#### Task statement
Please start at the first line of the records beneath and quote each line exactly, ending with the line containing "slot_l = 11.4; // [9:0.2:14]".

#### Exercise input
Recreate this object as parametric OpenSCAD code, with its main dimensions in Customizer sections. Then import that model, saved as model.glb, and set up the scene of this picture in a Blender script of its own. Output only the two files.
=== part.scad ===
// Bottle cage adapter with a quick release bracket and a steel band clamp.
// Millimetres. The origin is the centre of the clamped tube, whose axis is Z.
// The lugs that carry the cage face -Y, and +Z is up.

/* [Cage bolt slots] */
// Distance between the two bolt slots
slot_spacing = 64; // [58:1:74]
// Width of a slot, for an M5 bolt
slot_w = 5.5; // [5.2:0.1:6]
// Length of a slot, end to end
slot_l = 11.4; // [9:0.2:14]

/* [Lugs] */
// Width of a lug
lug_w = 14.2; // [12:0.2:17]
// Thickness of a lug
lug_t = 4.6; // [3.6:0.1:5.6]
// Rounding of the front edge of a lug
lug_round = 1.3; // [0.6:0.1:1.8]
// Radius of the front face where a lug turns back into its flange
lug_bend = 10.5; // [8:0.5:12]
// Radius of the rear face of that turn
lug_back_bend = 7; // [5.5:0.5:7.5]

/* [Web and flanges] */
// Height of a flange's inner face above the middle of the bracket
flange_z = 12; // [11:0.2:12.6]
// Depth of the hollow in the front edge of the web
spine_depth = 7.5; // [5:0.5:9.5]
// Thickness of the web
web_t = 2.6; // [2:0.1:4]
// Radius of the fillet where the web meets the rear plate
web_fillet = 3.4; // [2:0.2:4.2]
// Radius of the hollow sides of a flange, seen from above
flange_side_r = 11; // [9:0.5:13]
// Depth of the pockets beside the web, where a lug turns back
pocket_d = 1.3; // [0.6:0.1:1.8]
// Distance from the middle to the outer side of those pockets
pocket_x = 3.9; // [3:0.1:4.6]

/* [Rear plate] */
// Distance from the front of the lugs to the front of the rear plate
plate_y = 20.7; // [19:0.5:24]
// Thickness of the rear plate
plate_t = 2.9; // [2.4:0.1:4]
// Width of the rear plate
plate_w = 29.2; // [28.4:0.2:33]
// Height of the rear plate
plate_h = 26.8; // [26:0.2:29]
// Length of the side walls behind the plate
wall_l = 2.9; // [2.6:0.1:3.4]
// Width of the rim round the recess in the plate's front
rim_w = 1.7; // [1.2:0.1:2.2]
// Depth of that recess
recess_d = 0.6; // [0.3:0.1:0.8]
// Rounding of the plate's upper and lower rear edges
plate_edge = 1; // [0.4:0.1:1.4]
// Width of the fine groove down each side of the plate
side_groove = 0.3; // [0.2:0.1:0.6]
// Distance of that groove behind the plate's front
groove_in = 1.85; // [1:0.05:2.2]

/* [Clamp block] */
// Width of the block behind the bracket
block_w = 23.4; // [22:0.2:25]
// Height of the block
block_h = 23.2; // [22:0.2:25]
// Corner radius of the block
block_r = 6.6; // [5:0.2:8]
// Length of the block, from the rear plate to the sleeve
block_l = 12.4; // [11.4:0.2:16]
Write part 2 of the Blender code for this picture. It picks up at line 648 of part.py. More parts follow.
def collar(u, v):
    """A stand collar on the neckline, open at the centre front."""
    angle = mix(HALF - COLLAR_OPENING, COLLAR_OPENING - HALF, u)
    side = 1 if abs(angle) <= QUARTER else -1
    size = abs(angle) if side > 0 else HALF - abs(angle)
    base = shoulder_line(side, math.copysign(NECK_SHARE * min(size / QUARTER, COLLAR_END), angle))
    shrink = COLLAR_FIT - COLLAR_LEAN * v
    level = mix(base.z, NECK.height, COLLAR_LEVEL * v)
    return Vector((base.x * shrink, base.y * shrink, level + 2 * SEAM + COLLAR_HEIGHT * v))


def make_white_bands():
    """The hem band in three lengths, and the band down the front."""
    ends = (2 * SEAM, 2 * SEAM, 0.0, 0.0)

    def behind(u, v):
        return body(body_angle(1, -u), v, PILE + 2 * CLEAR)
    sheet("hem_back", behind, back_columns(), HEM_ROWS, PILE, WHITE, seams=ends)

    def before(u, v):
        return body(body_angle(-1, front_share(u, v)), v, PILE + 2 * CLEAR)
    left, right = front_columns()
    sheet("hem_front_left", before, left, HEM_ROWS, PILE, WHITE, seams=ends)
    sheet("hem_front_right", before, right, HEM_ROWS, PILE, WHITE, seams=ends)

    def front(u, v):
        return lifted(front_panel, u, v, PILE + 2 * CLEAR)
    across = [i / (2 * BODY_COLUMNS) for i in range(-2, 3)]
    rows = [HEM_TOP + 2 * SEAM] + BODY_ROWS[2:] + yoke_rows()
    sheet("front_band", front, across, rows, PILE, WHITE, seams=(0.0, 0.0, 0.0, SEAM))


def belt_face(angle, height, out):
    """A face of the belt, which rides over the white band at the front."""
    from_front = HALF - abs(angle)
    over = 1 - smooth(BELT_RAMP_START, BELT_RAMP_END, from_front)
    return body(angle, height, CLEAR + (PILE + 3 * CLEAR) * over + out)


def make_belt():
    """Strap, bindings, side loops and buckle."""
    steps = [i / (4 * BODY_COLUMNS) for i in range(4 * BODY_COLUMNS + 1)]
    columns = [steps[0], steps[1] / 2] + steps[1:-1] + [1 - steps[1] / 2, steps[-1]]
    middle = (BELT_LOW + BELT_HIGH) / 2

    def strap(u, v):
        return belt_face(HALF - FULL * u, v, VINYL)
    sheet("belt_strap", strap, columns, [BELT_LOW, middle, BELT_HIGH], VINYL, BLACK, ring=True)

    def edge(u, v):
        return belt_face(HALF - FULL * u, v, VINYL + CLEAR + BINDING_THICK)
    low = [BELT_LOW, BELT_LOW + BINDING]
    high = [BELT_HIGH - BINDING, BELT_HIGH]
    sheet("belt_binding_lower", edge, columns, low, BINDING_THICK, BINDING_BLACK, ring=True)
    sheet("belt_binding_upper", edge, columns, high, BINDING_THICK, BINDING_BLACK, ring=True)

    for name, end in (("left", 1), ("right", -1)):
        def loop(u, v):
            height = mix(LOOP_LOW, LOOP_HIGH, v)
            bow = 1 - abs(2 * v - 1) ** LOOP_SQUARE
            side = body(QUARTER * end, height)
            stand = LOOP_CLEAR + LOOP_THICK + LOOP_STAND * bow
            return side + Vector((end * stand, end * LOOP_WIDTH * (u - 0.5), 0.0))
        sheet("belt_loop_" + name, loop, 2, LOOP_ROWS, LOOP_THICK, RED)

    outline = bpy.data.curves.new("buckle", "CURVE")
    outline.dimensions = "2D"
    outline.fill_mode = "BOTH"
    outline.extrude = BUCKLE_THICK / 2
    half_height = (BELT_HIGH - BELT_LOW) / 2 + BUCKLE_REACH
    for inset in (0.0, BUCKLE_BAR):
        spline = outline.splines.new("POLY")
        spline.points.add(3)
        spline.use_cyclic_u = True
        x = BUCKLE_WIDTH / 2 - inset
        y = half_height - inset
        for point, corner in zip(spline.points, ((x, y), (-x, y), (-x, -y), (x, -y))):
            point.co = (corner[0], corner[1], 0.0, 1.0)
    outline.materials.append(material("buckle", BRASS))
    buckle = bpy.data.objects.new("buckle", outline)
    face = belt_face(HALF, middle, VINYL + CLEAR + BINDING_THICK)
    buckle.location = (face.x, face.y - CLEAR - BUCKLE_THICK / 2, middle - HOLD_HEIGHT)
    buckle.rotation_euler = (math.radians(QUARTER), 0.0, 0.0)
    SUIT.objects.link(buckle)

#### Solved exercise
Recreate this object as parametric OpenSCAD code, with its main dimensions in Customizer sections. Then import that model, saved as model.glb, and set up the scene of this picture in a Blender script of its own. Output only the two files.
=== part.scad ===
// Bottle cage adapter with a quick release bracket and a steel band clamp.
// Millimetres. The origin is the centre of the clamped tube, whose axis is Z.
// The lugs that carry the cage face -Y, and +Z is up.

/* [Cage bolt slots] */
// Distance between the two bolt slots
slot_spacing = 64; // [58:1:74]
// Width of a slot, for an M5 bolt
slot_w = 5.5; // [5.2:0.1:6]
// Length of a slot, end to end
slot_l = 11.4; // [9:0.2:14]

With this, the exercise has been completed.